Additionally, Indian Affairs chair Brian Schatz (D-Hawaii) holds a hearing on Native priorities for the Farm Bill reauthorization, and Foreign Relations chair Bob Menendez (D-N.J.) interviews civil servant Dennis Hankins to be ambassador to Haiti, Latino Democratic operative Nathalie Rayes to be ambassador to Croatia, and Obama-diplomat-turned-corporate-lobbyist James O’Brien to be the Assistant Secretary of State for European Affairs.
At 10:15 in the morning, the House Natural Resources committee is marking up controversial Republican bills to exempt cell towers from environmental permitting and change water-rights payments, as well as several other non-controversial federal lands, wildfire, and habitat bills.
Thursday, July 27
Sen. Jeff Merkley (D-Ore.) chairs his latest in his ongoing series of plastics pollution hearings at 9:45 am, looking at solutions for single-use waste with circular economy advocate Dacie Meng of the Ellen MacArthur Foundation, packaging and recycling expert Clemence Schmid, and reusable packaging lobbyist Tim Debus.
At 10 am, Sen. Tim Kaine (D-Va.) chairs a Foreign Relations subcommittee hearing on Haiti, wracked by “unprecedented hunger and malnutrition, grinding poverty and crippled economy, resurgence of cholera,” and floods in June that killed dozens.
Also at 10 am, Senate Commerce chair Maria Cantwell (D-Wash.) chairs a markup of bills to support sea turtle rescue programs, monitor space debris, and other issues under the committee’s jurisdiction.
At 10:30 am, Senate Appropriations chair Patty Murray (D-Wash.) chairs a mega-markup of appropriations bills, including defense, interior and environment, labor, education, health, and homeland security.
There are three House Natural Resources subcommittee hearings attacking the environment on Thursday:
Rep. Pete Stauber (R-Minn.) chairs a hearing for offshore drilling advocates to complain that the Biden administration is prioritizing offshore wind leases instead. The Democratic witness is Louisiana environmental activist Justin Solet.
Rep. Cliff Bentz (R-Ore.) chairs a legislative hearing on Rep. John Rose’s (R-Tenn.) bill to allow ranchers to kill black vultures (H.R. 1437); Rep. Jared Huffman’s (D-Calif.) coastal habitat protection bill (H.R. 2950); and several bills backed by the fishing industry, including Rep. Rob Wittman’s (R-Va.) bill on shark predation of sport fish (H.R. 4051) and Rep. John Rutherford’s (R-Fla.) bill to block protections of red snapper (H.R. 4587); and others. Witnesses include NOAA fisheries official Kelly Kryc and FWS official Stephen Guertin and several fisheries lobbyists.

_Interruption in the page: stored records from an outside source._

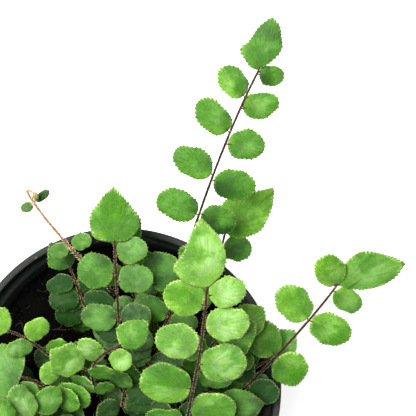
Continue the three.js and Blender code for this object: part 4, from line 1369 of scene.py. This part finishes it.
def scale_look(nodes):
    """Tan, orange at the leaflets' stubs, paler where young, and dark near the soil."""
    low, own, young, flank = nodes.channels("tone")
    tan = nodes.coats(
        (0.42, 0.31, 0.18),
        ((0.82, 0.68, 0.44), own),
        ((0.46, 0.38, 0.25), nodes.noise(nodes.object_place(), 900.0, 2.0)),
        ((0.7, 0.3, 0.1), nodes.plus(flank, -0.8, 0.8)),
        ((0.9, 0.76, 0.56), young, 0.7),
        ((0.1, 0.08, 0.055), nodes.ramp(low, 0.0, 0.3, 0.6, 0.0)),
    )
    return {"Base Color": tan, "Roughness": 0.55}


def peat_look(nodes, patches, specks):
    """Near black peat: brown patches, a film of moss, a few pale grains, and a coarse matt relief."""
    place = nodes.object_place()
    patch = nodes.mask(patches, place, Scale=160.0)
    brown = nodes.coats(
        (0.001, 0.0013, 0.0011),
        ((0.0034, 0.0032, 0.0024), patch),
        ((0.0018, 0.0019, 0.0016), nodes.noise(place, 1200.0, 4.0)),
        ((0.0035, 0.0085, 0.0022), nodes.ramp(nodes.noise(place, 70.0, 4.0), 0.55, 0.68), 0.7),
        ((0.1, 0.07, 0.05), nodes.mask(specks, place, Scale=900.0, Share=0.07), 0.4),
    )
    return {
        "Base Color": brown, "Roughness": nodes.plus(patch, 0.12, 0.82), "Specular IOR Level": 0.03,
        "Normal": nodes.bump(nodes.noise(place, 900.0, 6.0, 0.7), 0.9, 0.0008),
    }


def perlite_look(nodes):
    place = nodes.object_place()
    white = nodes.coats((0.5, 0.47, 0.41), ((0.82, 0.8, 0.75), nodes.noise(place, 1500.0, 4.0)))
    relief = nodes.bump(nodes.noise(place, 2500.0, 4.0), 0.7, 0.0003)
    return {"Base Color": white, "Roughness": 0.9, "Normal": relief}


def fibre_look(nodes):
    brown = nodes.coats(
        (0.006, 0.005, 0.004),
        ((0.045, 0.034, 0.022), nodes.channels("tone")[0]),
        ((0.022, 0.016, 0.01), nodes.noise(nodes.object_place(), 1300.0)),
    )
    return {"Base Color": brown, "Roughness": 0.8}


def pot_look(nodes, patches, specks):
    """Matt black plastic, painted lighter towards the rim as if lit there: a moulded grain, rings of scuffs,
    a veil of dust, and specks.
    """
    place = nodes.object_place()
    veil = nodes.mask(patches, place, Scale=38.0)
    squashed = nodes.make("ShaderNodeMapping", {"Vector": place, "Scale": (0.12, 0.12, 3.2)}).outputs[0]
    scuffs = nodes.noise(squashed, 520.0, 4.0, 0.7)
    grain = nodes.noise(place, 2200.0)
    # painted light: the pot is paler from 70 mm up to the rim, and its grain shows more there
    lit_rim = nodes.ramp(nodes.make("ShaderNodeSeparateXYZ", {0: place}).outputs[2], 0.07, 0.087)
    rim = nodes.coats((0.024, 0.0249, 0.0246), ((0.043, 0.0441, 0.0435), veil))
    black = nodes.coats(
        (0.011, 0.0114, 0.0113),
        ((0.02, 0.0205, 0.0203), veil),
        (rim, lit_rim),
        ((0.07, 0.07, 0.07), nodes.ramp(grain, 0.4, 0.7, 0.0, 0.6), nodes.plus(lit_rim, 0.6, 0.4)),
        ((0.08, 0.08, 0.08), nodes.ramp(scuffs, 0.6, 0.78), 0.2),
        ((0.3, 0.28, 0.25), nodes.mask(specks, place, Scale=430.0, Share=0.1), 0.35),
    )
    return {
        "Base Color": black, "Roughness": nodes.plus(scuffs, 0.12, nodes.plus(veil, 0.14, 0.6)),
        "Specular IOR Level": 0.16, "Normal": nodes.bump(nodes.plus(scuffs, 0.5, grain), 0.18, 0.0002),
    }


def make_finishes():
    patches, specks = patch_group(), speck_group()
    leaf_skin = leaf_skin_group(patches)
    greens = dict(
        Old=(0.012, 0.056, 0.007), Middle=(0.079, 0.265, 0.012), New=(0.225, 0.525, 0.034),
        BloomAndSheen=(0.52, 0.76, 0.36), Margin=(0.46, 0.6, 0.1), Back=(0.15, 0.5, 0.05),
    )
    young_greens = dict(
        Old=(0.04, 0.1, 0.02), Middle=(0.07, 0.2, 0.03), New=(0.13, 0.34, 0.04),
        BloomAndSheen=(0.3, 0.5, 0.18), Margin=(0.3, 0.36, 0.1), Back=(0.2, 0.3, 0.1),
    )
    return dict(
        leaf=finish("fern_green", leaf_look, leaf_skin, greens),
        young_leaf=finish("young_green", leaf_look, leaf_skin, young_greens),
        stalk=finish("wiry_stalk", stalk_look, patches, specks),
        scales=finish("tan_scales", scale_look),
        peat=finish("peat", peat_look, patches, specks),
        perlite=finish("perlite", perlite_look),
        fibre=finish("peat_fibre", fibre_look),
        pot=finish("black_plastic", pot_look, patches, specks),
    )


# ---------------------------------------------------------------- stage

def floor_look(nodes):
    return {
        "Base Color": (0.86, 0.86, 0.86), "Roughness": 0.9,
        "Emission Color": (1, 1, 1), "Emission Strength": FLOOR_GLOW,
    }


def make_floor():
    corners = [(x * FLOOR_REACH, y * FLOOR_REACH, 0) for x, y in ((-1, -1), (1, -1), (1, 1), (-1, 1))]
    mesh = bpy.data.meshes.new("floor")
    mesh.from_pydata(corners, [], [(0, 1, 2, 3)])
    mesh.materials.append(finish("pale_floor", floor_look))
    floor = add_object("floor", mesh)


def make_light():
    light = bpy.data.lights.new("softbox", "AREA")
    light.shape, light.size, light.energy = "SQUARE", SOFTBOX_SIZE, SOFTBOX_POWER
    softbox = add_object("softbox", light)
    softbox.location = SOFTBOX_PLACE
    softbox.rotation_euler = Vector(SOFTBOX_AIM - SOFTBOX_PLACE).to_track_quat("-Z", "Y").to_euler()
    world = bpy.data.worlds.new("soft_room")
    world.use_nodes = True
    background = world.node_tree.nodes["Background"].inputs
    background["Color"].default_value = (1, 1, 1, 1)
    background["Strength"].default_value = ROOM_LIGHT
    bpy.context.scene.world = world
    bpy.context.scene.view_settings.view_transform = "Standard"


def make_camera():
    lens = bpy.data.cameras.new("camera")
    lens.sensor_width, lens.lens, lens.clip_start = SENSOR, LENS, 0.01
    camera = add_object("camera", lens)
    camera.location = np.array(CAMERA_PLACE) * MM
    bpy.context.scene.camera = camera


finishes = make_finishes()
make_floor()
make_light()
make_camera()
make_pot(finishes["pot"])
make_soil(finishes)
make_fronds(finishes)
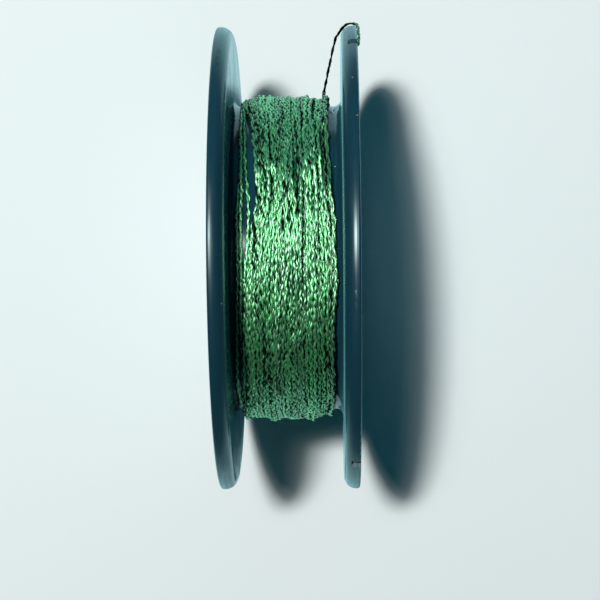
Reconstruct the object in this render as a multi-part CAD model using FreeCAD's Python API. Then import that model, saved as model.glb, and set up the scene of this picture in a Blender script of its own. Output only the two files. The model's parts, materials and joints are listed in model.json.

In the afternoon, Rep. Paul Gosar (R-Ariz.) investigates visitor experience issues at the national parks; while there are legitimate concerns with the repair and maintenance backlog, Republicans plan to use the hearing with director Chuck Sams to claim that fossil-fueled wildfires in the parks’ forests mean there needs to be more industrial logging in our parks.
Don’t worry, all of Wednesday’s climate hearings are chaired by white men. The diversity ranges from Manchin’s extremist pro-polluter ideology to Markey’s support for breathable air.
I greatly appreciate your regular calendar of hearings, Brad.